How has the social wall impacted your marketing strategy?

This is the first time the “Tink” has used any sort of social media wall. It has been a success and has affected the way we market, and the way other departments market. We quickly got a lot of requests from all over campus, asking to display certain department accounts or hashtags.

The Media Wall is also a nice selling point for conferences or workshops hosted in our venue. Oftentimes, these large events have a designated hashtag. We incorporate these hashtags into the wall and event organizers love seeing content show up that’s specifically about them and their guests.

Over the entirety of this project, we’ve updated our sources periodically. Having these new sources meant new types of content. Plus some of our content providers now create posts especially with our Media Wall in mind. While they may have previously just posted a simple tweet, they now attach a photo or video knowing that it will be more dynamic when it shows up on our wall.

When Instagram changed its privacy policies, it did have an impact on the content. A lot of student organizations on campus would post things like “Join us for our event”, but they didn’t indicate who they actually were. With the new privacy rules in place and the names of the content providers no longer available, it was a bit confusing at first. The great thing is that students tend to be fast learners and are adaptable. They made some changes in their advertising and people were able to identify who the content was from.

Instagram implemented some API changes which seriously affected how Walls.io and other third-party tools display posts from Instagram. Among other things, we cannot show the names and handles of users on our social walls anymore; it just says “Instagram user”. If you’re looking at a wall on a device you control, you can check who posted a picture or video by clicking on the post. But on a social wall that is displayed on a big screen, like the CWRU walls, spectators don’t have that option. This is why CWRU departments had to adjust when the API was changed.

Change what needs changing

Social walls aren’t a set-it-and-forget-it kind of tool. They work best if brands keep evaluating what works and what doesn’t and adapting their social walls accordingly. It’s easy enough to swap out sources for better ones or change the design of the wall, for example, to make it easier to read from afar.
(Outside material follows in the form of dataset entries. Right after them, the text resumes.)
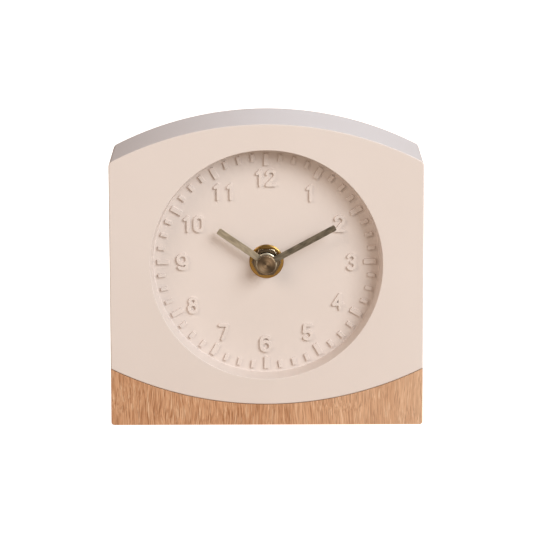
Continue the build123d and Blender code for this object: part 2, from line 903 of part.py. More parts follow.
def third_wheel():
    """The third wheel, in mesh with the centre wheel."""
    phase = meshed_phase(0, centre_teeth, train_pinion_teeth, third_bearing)
    return train_wheel(third_place, third_teeth, third_level, centre_level, phase)


def fourth_wheel():
    """The fourth wheel, in mesh with the third wheel."""
    phase = meshed_phase(0, third_teeth, train_pinion_teeth, fourth_bearing)
    return train_wheel(fourth_place, fourth_teeth, fourth_level, third_level, phase)


def fifth_wheel():
    """The fifth wheel, in mesh with the fourth wheel and driven by the rotor."""
    phase = meshed_phase(0, fourth_teeth, train_pinion_teeth, fifth_bearing)
    return train_wheel(fifth_place, fifth_teeth, fifth_level, fourth_level, phase)


def rotor():
    """The rotor of the stepping motor: a disc magnet, its arbor and its pinion."""
    phase = meshed_phase(0, fifth_teeth, train_pinion_teeth, rotor_bearing)
    magnet = rod(rotor_place, magnet_radius, magnet_y, magnet_y + magnet_thickness)
    pinion_front = fifth_level - pinion_overlap
    pinion_depth = train_thickness + 2 * pinion_overlap
    pinion = gear(train_module, train_pinion_teeth, phase, rotor_place, pinion_front, pinion_depth)
    return magnet + pinion + train_arbor(rotor_place)


def stator():
    """The stator plate: an open frame round the rotor that the coil core closes."""
    x, z = rotor_place
    half = stator_bar_width / 2
    arm_left = -coil_offset - coil_core_width
    face = box_face(x - half, x + half, stator_foot, stator_top)
    face += disc(rotor_place, stator_lobe_radius)
    face += box_face(arm_left, x, stator_top - stator_arm_width, stator_top)
    face += box_face(arm_left, x, stator_foot, stator_foot + stator_arm_width)
    return slab(face - disc(rotor_place, stator_hole_radius), stator_y, core_y)


def coil_core_face(extra):
    """The coil core seen from the front, grown by a clearance."""
    half = coil_core_width / 2 + extra
    return box_face(-coil_offset - half, -coil_offset + half, stator_foot, stator_top)


def coil_core():
    """The iron core that lies on the stator's two arms and passes through the bobbin."""
    half = coil_core_width / 2
    foot, top = stator_foot + coil_core_margin, stator_top - coil_core_margin
    face = box_face(-coil_offset - half, -coil_offset + half, foot, top)
    return slab(face, core_y, core_y + coil_core_thickness)


def bobbin_ends():
    """Lowest and highest point of the bobbin, between the stator's arms."""
    gap = stator_arm_width + bobbin_end_gap
    return stator_foot + gap, stator_top - gap


def upright_cylinder(radius, foot, top):
    """A round bar along the coil's upright axis."""
    y = core_y + coil_core_thickness / 2
    return Pos(-coil_offset, y, (foot + top) / 2) * Cylinder(radius, top - foot)


def coil_bobbin():
    """The flanged bobbin that slides over the coil core."""
    foot, top = bobbin_ends()
    bobbin = upright_cylinder(bobbin_radius, foot, top)
    bobbin += upright_cylinder(bobbin_flange_radius, foot, foot + bobbin_flange_thickness)
    bobbin += upright_cylinder(bobbin_flange_radius, top - bobbin_flange_thickness, top)
    face = coil_core_face(running_clearance)
    return bobbin - slab(face, core_y - running_clearance, core_y + coil_core_thickness + running_clearance)


def coil_winding():
    """The copper winding, as the round body that its fine wire fills."""
    foot, top = bobbin_ends()
    foot, top = foot + bobbin_flange_thickness, top - bobbin_flange_thickness
    hollow = upright_cylinder(bobbin_radius + push_fit, foot, top)
    return upright_cylinder(winding_radius, foot, top) - hollow


def circuit_board():
    """The circuit board: a field beside the train and a strip to the far contact."""
    foot = gear_foot_z + board_partition_gap
    face = box_face(-board_left, -board_right, foot, gear_foot_z + board_height)
    face += box_face(-board_left, board_left, foot, foot + board_strip)
    return slab(face, board_front_y, board_rear_y)


def ic_chip():
    """The clock circuit, under its drop of resin, on the front of the board."""
    x = -board_right - chip_inset
    z = gear_foot_z + board_partition_gap + chip_inset
    face = Pos(x, z) * RectangleRounded(chip_side, chip_side, chip_side / 4)
    return slab(face, board_front_y - chip_height, board_front_y)


def quartz_crystal():
    """The quartz crystal in its metal can, lying on the board."""
    y = board_front_y - crystal_radius - crystal_gap
    x = -board_right - crystal_length / 2 - crystal_radius
    return Pos(x, y, gear_foot_z + crystal_rise) * Rot(0, 90, 0) * Cylinder(crystal_radius, crystal_length)


def battery():
    """The round battery, lying across the foot of the movement."""
    body_length = battery_length - battery_nub_length
    y = inner_front_y + battery_clearance / 2 + battery_radius
    left = -battery_length / 2
    can = Pos(left + body_length / 2, 0, 0) * Rot(0, 90, 0) * Cylinder(battery_radius, body_length)
    can = fillet(can.edges(), battery_edge)
    nub_centre = left + body_length + battery_nub_length / 2
    nub = Pos(nub_centre, 0, 0) * Rot(0, 90, 0) * Cylinder(battery_nub_radius, battery_nub_length)
    return Pos(0, y, battery_z) * (can + nub)


def contact(side):
    """A spring contact at one end of the bay, with a tail that laps onto the board."""
    wall = side * inner_half
    inner = wall - side * contact_thickness
    near, far = min(wall, inner), max(wall, inner)
    y = inner_front_y + battery_clearance / 2 + battery_radius
    plate_face = box_face(near, far, battery_z - contact_height / 2, battery_z + contact_height / 2)
    piece = slab(plate_face, y - contact_width / 2, y + contact_width / 2)
    reach = abs(inner) - battery_length / 2
    tip = Cone(contact_root_radius, contact_tip_radius, reach)
    piece += Pos(inner - side * reach / 2, y, battery_z) * Rot(0, -90 * side, 0) * tip
    foot_z = gear_foot_z + board_partition_gap
    tail_face = box_face(near, far, battery_z, foot_z + contact_tail_height)
    piece += slab(tail_face, board_front_y - contact_tail_width, board_front_y)
    lap = side * (board_left - board_lap)
    foot_face = box_face(min(lap, wall), max(lap, wall), foot_z, foot_z + contact_tail_height)
    return piece + slab(foot_face, board_front_y - contact_thickness, board_front_y)


def hand(length, width, angle, hub_radius, bore, y_back):
    """A flat baton hand with a round hub; the angle is clockwise from twelve."""
    face = box_face(-width / 2, width / 2, 0, length) + Circle(hub_radius)
    face = Rot(0, 0, -angle) * (face - Circle(bore))
    return slab(Pos(*centre_place) * face, y_back - hand_thickness, y_back)


def hour_hand():
    """The hour hand, pressed on the pipe of the hour wheel."""
    length, width, hub = hour_hand_length, hour_hand_width, hour_hub_radius
    return hand(length, width, hour_hand_angle, hub, hour_pipe_radius + push_fit, hour_hand_y)


def minute_hand():
    """The minute hand, seated on the stepped end of the minute arbor."""
    length, width, hub = minute_hand_length, minute_hand_width, minute_hub_radius
    return hand(length, width, minute_hand_angle, hub, minute_tip_radius + push_fit, minute_hand_y)


def hand_cap():
    """The round brass cap that holds the hands on the arbor."""
    bore_end = cap_front_y + cap_skin
    return turned(
        [
            (0, cap_front_y),
            (cap_radius - cap_edge, cap_front_y),
            (cap_radius, cap_front_y + cap_edge),
            (cap_radius, cap_back_y),
            (minute_tip_radius + push_fit, cap_back_y),
            (minute_tip_radius + push_fit, bore_end),
            (0, bore_end),
        ],
        centre_place,
    )


pieces = {
    "front_shell": front_shell(),
    "wood_base": wood_base(),
    "base_screws": base_screws(),
    "rear_cover": rear_cover(),
    "cover_screws": cover_screws(),
    "washer": washer(),
    "hex_nut": hex_nut(),
    "threaded_bushing": threaded_bushing(),
    "rubber_washer": rubber_washer(),
    "movement_front_case": movement_front_case(),
    "movement_back_case": movement_back_case(),
    "middle_plate": middle_plate(),
    "minute_arbor": minute_arbor(),
    "centre_wheel": centre_wheel(),
    "hour_wheel": hour_wheel(),
    "minute_wheel": minute_wheel(),
    "setting_knob": setting_knob(),
    "third_wheel": third_wheel(),
    "fourth_wheel": fourth_wheel(),
    "fifth_wheel": fifth_wheel(),
    "rotor": rotor(),
    "stator": stator(),
    "coil_core": coil_core(),
    "coil_bobbin": coil_bobbin(),
    "coil_winding": coil_winding(),
    "circuit_board": circuit_board(),
    "ic_chip": ic_chip(),
    "quartz_crystal": quartz_crystal(),
    "battery": battery(),
    "contact_positive": contact(1),
    "contact_negative": contact(-1),
    "hour_hand": hour_hand(),
    "minute_hand": minute_hand(),
    "hand_cap": hand_cap(),
}

os.makedirs("parts", exist_ok=True)
for name, piece in pieces.items():
    export_step(piece, f"parts/{name}.step")
    print(name, round(piece.volume, 1))
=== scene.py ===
# %% [markdown]
# # A desk clock, built around its CAD frame
# The clock is a moulded body with an arched top and a round dial sunk in its front. It lies in the
# hollow of a wooden base. Behind it are a rear cover and a battery movement. The frame already
# holds every part at its real place, so each new piece here takes its place from the frame.

import json
from math import asin, atan2, copysign, cos, hypot, pi, radians, sin, sqrt

import bmesh
import bpy
from mathutils import Matrix, Vector


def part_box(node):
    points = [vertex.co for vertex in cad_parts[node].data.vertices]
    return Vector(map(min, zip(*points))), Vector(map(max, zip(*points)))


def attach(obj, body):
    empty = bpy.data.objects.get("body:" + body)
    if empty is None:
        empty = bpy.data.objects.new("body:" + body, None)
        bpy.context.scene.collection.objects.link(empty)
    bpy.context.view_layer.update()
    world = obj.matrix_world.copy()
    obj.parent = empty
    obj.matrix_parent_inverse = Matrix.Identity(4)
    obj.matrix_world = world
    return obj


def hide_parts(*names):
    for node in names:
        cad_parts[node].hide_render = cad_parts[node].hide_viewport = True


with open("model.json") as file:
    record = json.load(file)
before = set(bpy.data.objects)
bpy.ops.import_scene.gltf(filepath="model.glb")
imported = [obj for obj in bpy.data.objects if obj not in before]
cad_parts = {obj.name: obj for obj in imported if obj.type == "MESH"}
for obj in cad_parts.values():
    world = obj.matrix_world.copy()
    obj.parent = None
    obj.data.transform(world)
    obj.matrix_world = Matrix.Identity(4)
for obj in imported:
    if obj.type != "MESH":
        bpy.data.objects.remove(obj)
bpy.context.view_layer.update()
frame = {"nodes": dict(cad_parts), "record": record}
MM = 0.001

# %% [markdown]
# ## Sizes that the pieces share
# Only what a box can't say, such as a rounding, is written as a number.

# %% Read the sizes of the body and of the dial
shell_low, shell_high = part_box("front_shell")
wood_low, wood_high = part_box("wood_base")
washer_low, washer_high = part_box("washer")
gasket_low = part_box("rubber_washer")[0]

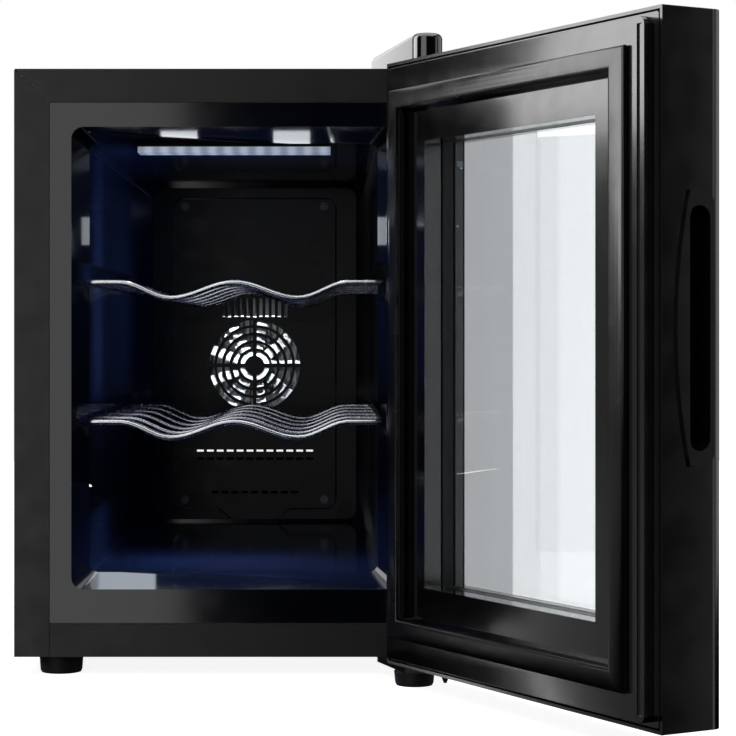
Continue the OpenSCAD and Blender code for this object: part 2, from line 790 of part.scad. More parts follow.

CWRU has done just that, by playing around with font size, tile placement and content, to continually improve the two social walls displayed in the Tink.

Integrate social walls into your marketing

The university has also made Walls.io a flexible part of its marketing by adding sources based on in-house happenings, like conferences, events, etc. Other departments have adapted accordingly by providing social media content that is more suitable and interesting for the display in the Tink.

But CWRU takes it a step further by actively using the social walls as a selling point in outside marketing. The space can be rented for various events, and those events then get to use the media wall as well, by having their own social media sources temporarily displayed on the social walls.

Manual moderation can be your friend

CWRU has chosen to add a large number of accounts, keywords and hashtags as sources for the social walls to include a large proportion of the CWRU campus and off-campus happenings as well. To counteract the huge amount of posts coming in (and to prevent any abuse of the hashtags), the CWRU team is putting extra effort into moderating and approving posts manually.

If you have to set up manual moderation, split the job between a handful of people to mitigate the impact this has on everyone’s workload.

It takes commitment to do this, but using a large variety of sources and then moderating by hand allows CWRU to showcase the diversity of posts being shared all over such a large university.